→ WRITTEN TASK
Print the whole listing exactly.

→ DATA PROVIDED
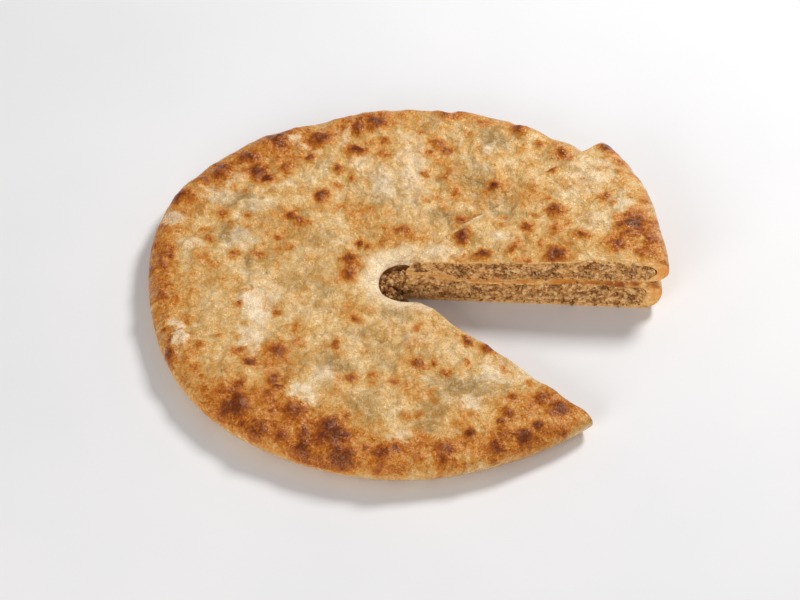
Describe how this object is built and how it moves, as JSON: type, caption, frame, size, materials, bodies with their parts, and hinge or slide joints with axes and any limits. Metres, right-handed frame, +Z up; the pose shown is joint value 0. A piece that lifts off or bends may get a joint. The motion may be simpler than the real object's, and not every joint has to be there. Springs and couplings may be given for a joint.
{
  "type": "flat round filled pie, cut, with its slice on top",
  "caption": "Flat round pie of thin browned dough over minced meat, with a steam hole, a cut wedge gap and the cut wedge lying on top.",
  "frame": {"origin": "middle of the pie's round outline, on the flat underside", "axes": "+Z up; the wedge gap opens towards +X and -Y; the slice lies on the +X and +Y side"},
  "size_m": [0.2995, 0.2867, 0.0405],
  "materials": {
    "baked_dough": "thin baked dough, pale and buttery with browned spots and a golden rim",
    "minced_meat": "cooked minced meat, grey-brown, crumbly and moist"
  },
  "bodies": {
    "root": {"pie_crust": "baked_dough", "pie_filling": "minced_meat", "slice_crust": "baked_dough", "slice_filling": "minced_meat"}
  },
  "joints": []
}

→ RESULT FOR THIS TASK
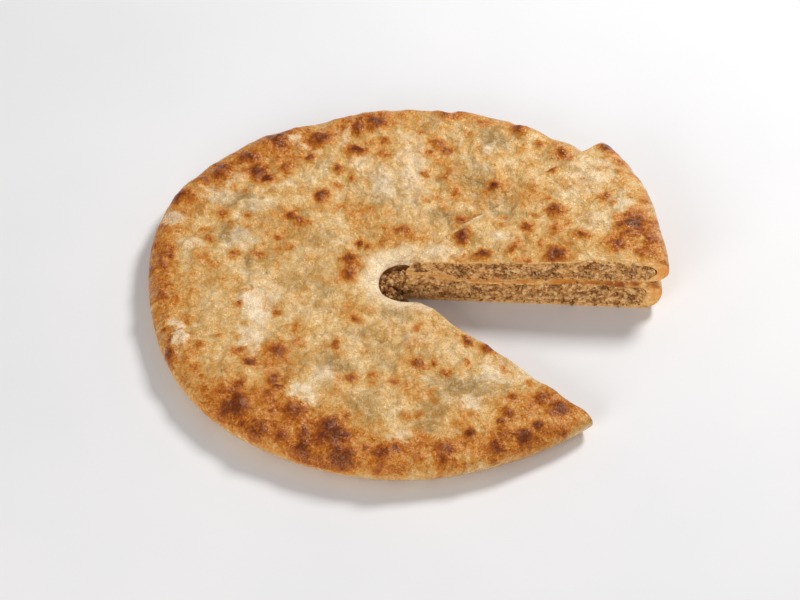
Describe how this object is built and how it moves, as JSON: type, caption, frame, size, materials, bodies with their parts, and hinge or slide joints with axes and any limits. Metres, right-handed frame, +Z up; the pose shown is joint value 0. A piece that lifts off or bends may get a joint. The motion may be simpler than the real object's, and not every joint has to be there. Springs and couplings may be given for a joint.
{
  "type": "flat round filled pie, cut, with its slice on top",
  "caption": "Flat round pie of thin browned dough over minced meat, with a steam hole, a cut wedge gap and the cut wedge lying on top.",
  "frame": {"origin": "middle of the pie's round outline, on the flat underside", "axes": "+Z up; the wedge gap opens towards +X and -Y; the slice lies on the +X and +Y side"},
  "size_m": [0.2995, 0.2867, 0.0405],
  "materials": {
    "baked_dough": "thin baked dough, pale and buttery with browned spots and a golden rim",
    "minced_meat": "cooked minced meat, grey-brown, crumbly and moist"
  },
  "bodies": {
    "root": {"pie_crust": "baked_dough", "pie_filling": "minced_meat", "slice_crust": "baked_dough", "slice_filling": "minced_meat"}
  },
  "joints": []
}